Creating a highly polished and fine-tuned work of art is not easy, which is why games benefit greatly from extensive iteration. These iterative cycles are at the core of the Agile methodology of software development. The Agile Manifesto (http://agilemanifesto.org), which popularized the movement, has led to the development of several frameworks; Scrum is one of the most popular in the games industry.

Scrum

Scrum is traditionally best suited for teams of 10-15 people; for larger teams, there are modified versions such as Large-Scale Scrum and Scrum of Scrums.

Scrum itself usually relies on sprints (development cycles) that last a few weeks (usually between one and three), as well as short daily standup meetings (where relevant progress is being shared). Longer development cycles can be used but anything spanning more than four weeks hampers the iterative process and becomes very hard to plan. Flexibility is a core tenet of Scrum, and it has to be preserved by adhering to short (but still meaningful) sprint cycles.

In Scrum, a product owner (usually the producer) represents the interests of an end user and ensures that all development tasks are divided into a set of comprehensive tickets.

Note

Tickets are virtual reminders of the work you have to do. Most teams use online ticket and bug tracking systems such as Jira, which offer easy to use dashboards and manage everything, from feature and content creation tasks to bugs and issues that come out of testing. Work done in each sprint cycle has to be properly tracked as tickets so it can be planned and tested.

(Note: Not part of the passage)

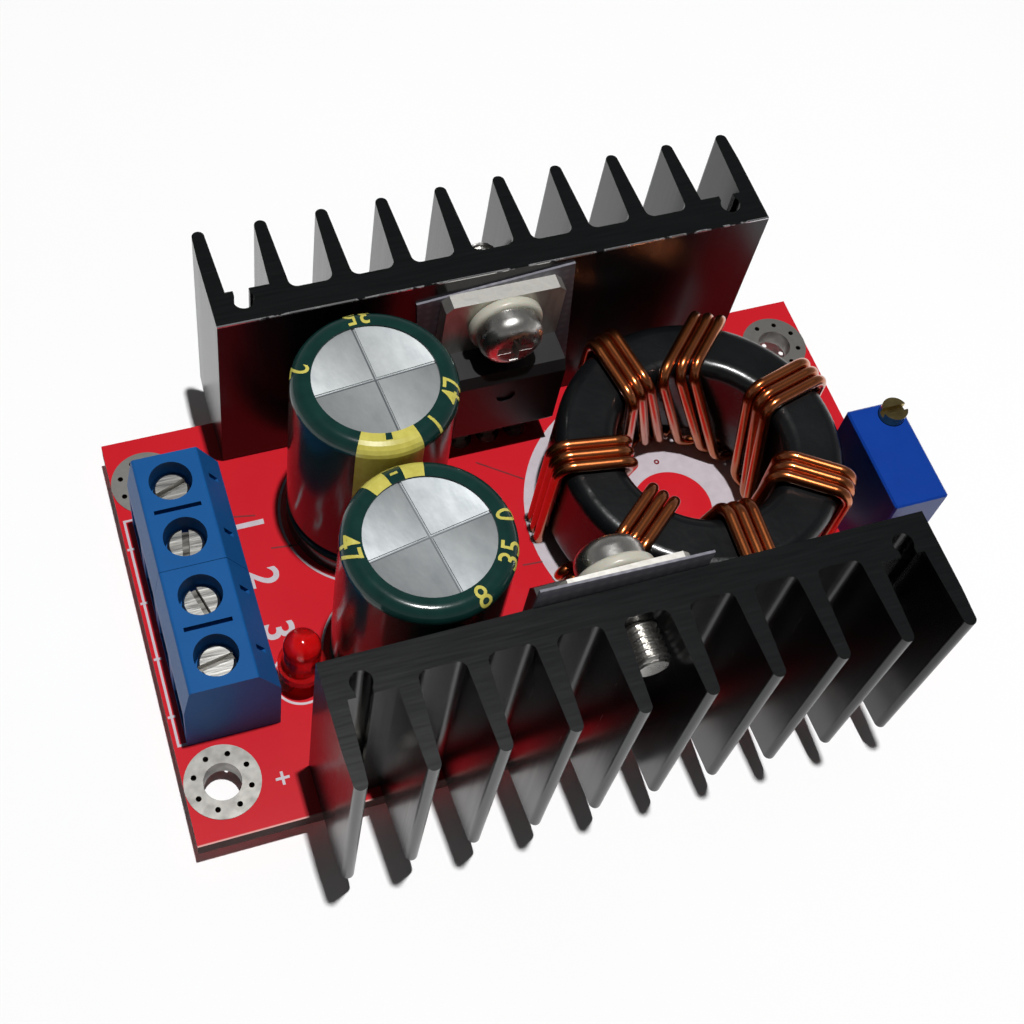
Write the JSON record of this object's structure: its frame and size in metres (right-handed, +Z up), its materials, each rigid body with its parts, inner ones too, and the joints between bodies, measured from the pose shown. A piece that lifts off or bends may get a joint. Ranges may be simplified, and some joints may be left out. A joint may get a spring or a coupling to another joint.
{
  "type": "boost converter module",
  "caption": "Step-up power converter board with finned heatsinks, ring inductor, upright capacitors, screw terminals, trimmer and pilot lamp.",
  "frame": {"origin": "under the middle of the board, level with the ends of the soldered leads", "axes": "+X along the board from the terminals to the trimmer, +Y to the rear heatsink, +Z up"},
  "size_m": [0.065, 0.047, 0.0256],
  "materials": {
    "solder_mask": "red solder mask over glass laminate, semi-gloss",
    "solder": "tin solder, bright and uneven",
    "black_anodised": "black anodised extrusion, semi-gloss, bare cut ends",
    "tinned_steel": "tinned, satin",
    "tinned_copper": "tinned copper, satin",
    "device_epoxy": "black moulded epoxy",
    "silicone_sheet": "grey silicone-coated glass cloth",
    "white_nylon": "white moulded nylon",
    "nickel_steel": "nickel-plated steel",
    "plated_cage": "plated folded strip",
    "core_coating": "black epoxy coating",
    "copper_wire": "enamelled copper wire, glossy",
    "can_aluminium": "drawn aluminium, satin",
    "green_sleeve": "dark green shrunk sleeve, glossy",
    "black_rubber": "moulded rubber",
    "paper_roll": "wound foil and paper",
    "blue_nylon": "blue moulded nylon, satin",
    "blue_case": "blue moulded plastic, satin",
    "turned_brass": "turned brass",
    "ceramic": "fired ceramic",
    "rotor_plastic": "white moulded acetal",
    "red_lens": "red tinted clear epoxy",
    "resistor_glaze": "black glazed film"
  },
  "bodies": {
    "root": {"circuit_board": "solder_mask", "mounting_rings": "solder", "solder_joints": "solder", "rear_heatsink": "black_anodised", "front_heatsink": "black_anodised", "rear_heatsink_pins": "tinned_steel", "front_heatsink_pins": "tinned_steel", "rectifier_tab": "tinned_copper", "rectifier_outer_leads": "tinned_copper", "rectifier_moulding": "device_epoxy", "transistor_tab": "tinned_copper", "transistor_outer_leads": "tinned_copper", "transistor_moulding": "device_epoxy", "rear_insulating_sheet": "silicone_sheet", "front_insulating_sheet": "silicone_sheet", "rear_shoulder_washer": "white_nylon", "front_shoulder_washer": "white_nylon", "device_screws": "nickel_steel", "inductor_core": "core_coating", "winding_strand_1": "copper_wire", "winding_strand_2": "copper_wire", "winding_strand_3": "copper_wire", "rear_capacitor_can": "can_aluminium", "rear_capacitor_sleeve": "green_sleeve", "rear_capacitor_bung": "black_rubber", "rear_capacitor_roll": "paper_roll", "rear_capacitor_leads": "tinned_steel", "front_capacitor_can": "can_aluminium", "front_capacitor_sleeve": "green_sleeve", "front_capacitor_bung": "black_rubber", "front_capacitor_roll": "paper_roll", "front_capacitor_leads": "tinned_steel", "input_terminal_housing": "blue_nylon", "output_terminal_housing": "blue_nylon", "terminal_contacts": "tinned_steel", "trimmer_case": "blue_case", "trimmer_base": "blue_case", "trimmer_pins": "tinned_steel", "trimmer_element": "ceramic", "pilot_lamp_lens": "red_lens", "pilot_lamp_legs": "tinned_steel", "controller_chip": "device_epoxy", "controller_legs": "tinned_copper", "regulator_chip": "device_epoxy", "regulator_legs": "tinned_copper", "small_resistors": "resistor_glaze", "ceramic_capacitors": "ceramic", "current_shunt": "resistor_glaze", "flat_part_caps": "tinned_copper"},
    "clamp_screw_1": {"terminal_screw_1": "nickel_steel"},
    "clamp_cage_1": {"terminal_cage_1": "plated_cage"},
    "clamp_screw_2": {"terminal_screw_2": "nickel_steel"},
    "clamp_cage_2": {"terminal_cage_2": "plated_cage"},
    "clamp_screw_3": {"terminal_screw_3": "nickel_steel"},
    "clamp_cage_3": {"terminal_cage_3": "plated_cage"},
    "clamp_screw_4": {"terminal_screw_4": "nickel_steel"},
    "clamp_cage_4": {"terminal_cage_4": "plated_cage"},
    "trimmer_screw": {"trimmer_screw": "turned_brass"},
    "trimmer_rotor": {"trimmer_rotor": "rotor_plastic"}
  },
  "joints": [
    {"name": "clamp_screw_1_turn", "type": "hinge", "parent": "root", "child": "clamp_screw_1", "pos_m": [-0.0283, -0.00762, 0.0115], "axis": [0, 0, -1], "range_deg": [0, 1610]},
    {"name": "clamp_cage_1_rise", "type": "slide", "parent": "root", "child": "clamp_cage_1", "axis": [0, 0, 1], "range_m": [0, 0.002]},
    {"name": "clamp_screw_2_turn", "type": "hinge", "parent": "root", "child": "clamp_screw_2", "pos_m": [-0.0283, -0.00254, 0.0115], "axis": [0, 0, -1], "range_deg": [0, 1610]},
    {"name": "clamp_cage_2_rise", "type": "slide", "parent": "root", "child": "clamp_cage_2", "axis": [0, 0, 1], "range_m": [0, 0.002]},
    {"name": "clamp_screw_3_turn", "type": "hinge", "parent": "root", "child": "clamp_screw_3", "pos_m": [-0.0283, 0.00254, 0.0115], "axis": [0, 0, -1], "range_deg": [0, 1610]},
    {"name": "clamp_cage_3_rise", "type": "slide", "parent": "root", "child": "clamp_cage_3", "axis": [0, 0, 1], "range_m": [0, 0.002]},
    {"name": "clamp_screw_4_turn", "type": "hinge", "parent": "root", "child": "clamp_screw_4", "pos_m": [-0.0283, 0.00762, 0.0115], "axis": [0, 0, -1], "range_deg": [0, 1610]},
    {"name": "clamp_cage_4_rise", "type": "slide", "parent": "root", "child": "clamp_cage_4", "axis": [0, 0, 1], "range_m": [0, 0.002]},
    {"name": "trimmer_screw_turn", "type": "hinge", "parent": "root", "child": "trimmer_screw", "pos_m": [0.0307, -0.00124, 0.0115], "axis": [0, 0, 1], "range_deg": [-4500, 4500]},
    {"name": "trimmer_rotor_turn", "type": "hinge", "parent": "root", "child": "trimmer_rotor", "pos_m": [0.031, -0.00468, 0.0086], "axis": [1, 0, 0], "range_deg": [-140, 140]}
  ],
  "couplings": [
    {"joint": "clamp_screw_1_turn", "follows": "clamp_cage_1_rise", "rad_per_m": 13963},
    {"joint": "clamp_screw_2_turn", "follows": "clamp_cage_2_rise", "rad_per_m": 13963},
    {"joint": "clamp_screw_3_turn", "follows": "clamp_cage_3_rise", "rad_per_m": 13963},
    {"joint": "clamp_screw_4_turn", "follows": "clamp_cage_4_rise", "rad_per_m": 13963},
    {"joint": "trimmer_rotor_turn", "follows": "trimmer_screw_turn", "ratio": 0.031}
  ]
}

A task to create a resource trading feature would probably take the shape of a user story (a task that's described from the point of view of the end user), starting with As a player, I can easily trade resources with my guildmates... and would be followed by a detailed set of functionalities and acceptance criteria, and possibly paired with a user interface mockup or a link to a relevant design document. These tasks are placed in the product backlog and wait for the end of the current development cycle. The backlog itself is a database of all tasks and bugs. It's usually handled by tracking software such as Jira and requires regular oversight from the production staff (including the designer).

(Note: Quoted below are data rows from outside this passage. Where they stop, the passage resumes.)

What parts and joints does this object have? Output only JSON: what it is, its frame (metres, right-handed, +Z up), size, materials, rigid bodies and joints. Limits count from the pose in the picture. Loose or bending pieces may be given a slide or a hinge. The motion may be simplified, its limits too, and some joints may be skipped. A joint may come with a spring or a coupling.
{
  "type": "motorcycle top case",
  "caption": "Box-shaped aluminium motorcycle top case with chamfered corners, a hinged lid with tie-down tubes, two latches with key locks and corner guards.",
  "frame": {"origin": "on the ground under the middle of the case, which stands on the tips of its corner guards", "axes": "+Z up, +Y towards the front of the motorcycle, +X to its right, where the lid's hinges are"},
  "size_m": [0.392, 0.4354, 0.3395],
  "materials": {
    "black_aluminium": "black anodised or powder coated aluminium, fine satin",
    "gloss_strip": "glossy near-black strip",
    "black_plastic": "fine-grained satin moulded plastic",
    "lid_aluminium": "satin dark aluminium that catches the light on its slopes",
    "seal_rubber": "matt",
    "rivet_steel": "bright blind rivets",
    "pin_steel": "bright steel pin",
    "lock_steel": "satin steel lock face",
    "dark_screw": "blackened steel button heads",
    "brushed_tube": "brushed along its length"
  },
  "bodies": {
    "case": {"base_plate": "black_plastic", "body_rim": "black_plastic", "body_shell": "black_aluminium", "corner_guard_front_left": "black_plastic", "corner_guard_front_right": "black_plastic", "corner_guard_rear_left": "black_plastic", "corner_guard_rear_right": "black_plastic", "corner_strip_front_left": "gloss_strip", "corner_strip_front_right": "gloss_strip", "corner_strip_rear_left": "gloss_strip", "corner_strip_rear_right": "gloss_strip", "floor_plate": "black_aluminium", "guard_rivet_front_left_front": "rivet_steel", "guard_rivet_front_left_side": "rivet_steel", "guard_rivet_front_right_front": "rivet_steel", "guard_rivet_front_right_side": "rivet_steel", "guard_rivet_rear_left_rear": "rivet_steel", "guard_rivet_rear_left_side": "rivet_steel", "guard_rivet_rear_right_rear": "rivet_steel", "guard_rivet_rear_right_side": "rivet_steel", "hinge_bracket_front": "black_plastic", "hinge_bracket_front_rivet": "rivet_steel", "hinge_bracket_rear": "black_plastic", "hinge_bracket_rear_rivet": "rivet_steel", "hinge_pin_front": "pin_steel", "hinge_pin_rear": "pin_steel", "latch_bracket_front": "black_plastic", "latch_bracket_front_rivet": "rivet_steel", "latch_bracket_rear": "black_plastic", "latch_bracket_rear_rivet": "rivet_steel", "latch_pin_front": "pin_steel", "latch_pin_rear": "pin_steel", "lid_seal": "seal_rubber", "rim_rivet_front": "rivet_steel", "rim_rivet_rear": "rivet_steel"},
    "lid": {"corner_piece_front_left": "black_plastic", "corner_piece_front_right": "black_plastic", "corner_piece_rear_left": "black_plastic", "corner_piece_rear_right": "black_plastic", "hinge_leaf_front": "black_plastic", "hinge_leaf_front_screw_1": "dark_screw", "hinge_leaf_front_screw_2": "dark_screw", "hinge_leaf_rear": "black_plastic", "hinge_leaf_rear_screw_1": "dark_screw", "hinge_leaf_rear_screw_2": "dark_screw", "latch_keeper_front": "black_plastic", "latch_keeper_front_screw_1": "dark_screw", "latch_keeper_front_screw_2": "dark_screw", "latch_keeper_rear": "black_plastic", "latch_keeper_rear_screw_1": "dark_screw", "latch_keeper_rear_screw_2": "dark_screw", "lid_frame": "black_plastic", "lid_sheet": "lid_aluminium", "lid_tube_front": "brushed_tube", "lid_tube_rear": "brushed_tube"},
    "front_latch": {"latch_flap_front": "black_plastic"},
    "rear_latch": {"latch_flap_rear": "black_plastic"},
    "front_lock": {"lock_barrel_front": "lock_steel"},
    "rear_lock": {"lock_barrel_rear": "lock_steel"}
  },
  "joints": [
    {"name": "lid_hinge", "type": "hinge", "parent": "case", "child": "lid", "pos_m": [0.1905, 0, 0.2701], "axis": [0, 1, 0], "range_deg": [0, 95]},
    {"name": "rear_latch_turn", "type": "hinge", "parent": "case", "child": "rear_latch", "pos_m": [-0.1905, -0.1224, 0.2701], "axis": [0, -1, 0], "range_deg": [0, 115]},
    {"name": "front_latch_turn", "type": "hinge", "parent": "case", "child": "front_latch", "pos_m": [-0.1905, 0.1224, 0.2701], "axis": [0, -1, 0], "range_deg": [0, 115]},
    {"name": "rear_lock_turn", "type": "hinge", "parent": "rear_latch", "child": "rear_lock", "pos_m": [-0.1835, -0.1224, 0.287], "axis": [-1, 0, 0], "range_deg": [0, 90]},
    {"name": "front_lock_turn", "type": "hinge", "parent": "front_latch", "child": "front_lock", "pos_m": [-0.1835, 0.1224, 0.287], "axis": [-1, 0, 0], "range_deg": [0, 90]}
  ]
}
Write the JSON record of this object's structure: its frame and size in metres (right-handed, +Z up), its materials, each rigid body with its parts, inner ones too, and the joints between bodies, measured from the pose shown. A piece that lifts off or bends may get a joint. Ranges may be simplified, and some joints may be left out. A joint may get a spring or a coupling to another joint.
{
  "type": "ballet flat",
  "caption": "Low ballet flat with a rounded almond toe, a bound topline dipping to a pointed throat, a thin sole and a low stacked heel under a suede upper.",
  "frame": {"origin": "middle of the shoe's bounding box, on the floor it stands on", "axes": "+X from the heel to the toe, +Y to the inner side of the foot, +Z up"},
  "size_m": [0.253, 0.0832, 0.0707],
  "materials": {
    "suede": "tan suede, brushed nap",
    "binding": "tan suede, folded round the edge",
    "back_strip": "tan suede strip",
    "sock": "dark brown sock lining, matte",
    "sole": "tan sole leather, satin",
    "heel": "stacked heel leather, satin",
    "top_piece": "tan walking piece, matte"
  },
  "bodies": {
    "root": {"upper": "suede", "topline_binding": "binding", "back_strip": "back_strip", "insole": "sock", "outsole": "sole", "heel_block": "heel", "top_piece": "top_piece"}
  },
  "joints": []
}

On top of using software dashboards, many teams opt for a physical sprint board often placed on an actual office wall or a large whiteboard. The sprint board is where all relevant tasks end up, often in the form of sticky notes. Bugs rarely live on these boards as they are too small to track with such scrutiny. Moreover, bugs rarely follow the workflow of new feature and improvement tickets. A physical sprint board is a great visual indicator and serves as the epicenter of daily standup meetings, where people working on each task share their progress and move the ticket across the board to reflect their progress. Commonly, sprint boards are divided into four columns: to do, in progress, testing, and done.

The sprints themselves can consist of multiple phases. For example, in a game that has already been released, a three-week sprint might have two weeks of development (after which all features are locked into place) and a week fully dedicated to bug fixing, testing, and a store submission of the improved version of the game. Each sprint formally ends with a retrospective and starts with a planning meeting. During sprint planning, any upcoming tasks are pulled from the backlog, estimated by their respective disciplines, and slotted into the newsprint.

Note

Game designers working in Agile teams will greatly benefit from their iterative nature and increased flexibility, but only if they stay diligent! Once the development cycle begins, it is unlikely you'll be able to sneak in extra feature work. Any improvements and ideas you'd like to put into the game will have to be turned into concise and actionable tickets and brought to everyone's attention during sprint planning or backlog grooming (a regular analysis of all open tickets). Design documents and spreadsheets will rarely be seen by your teammates unless you include them in the tickets themselves.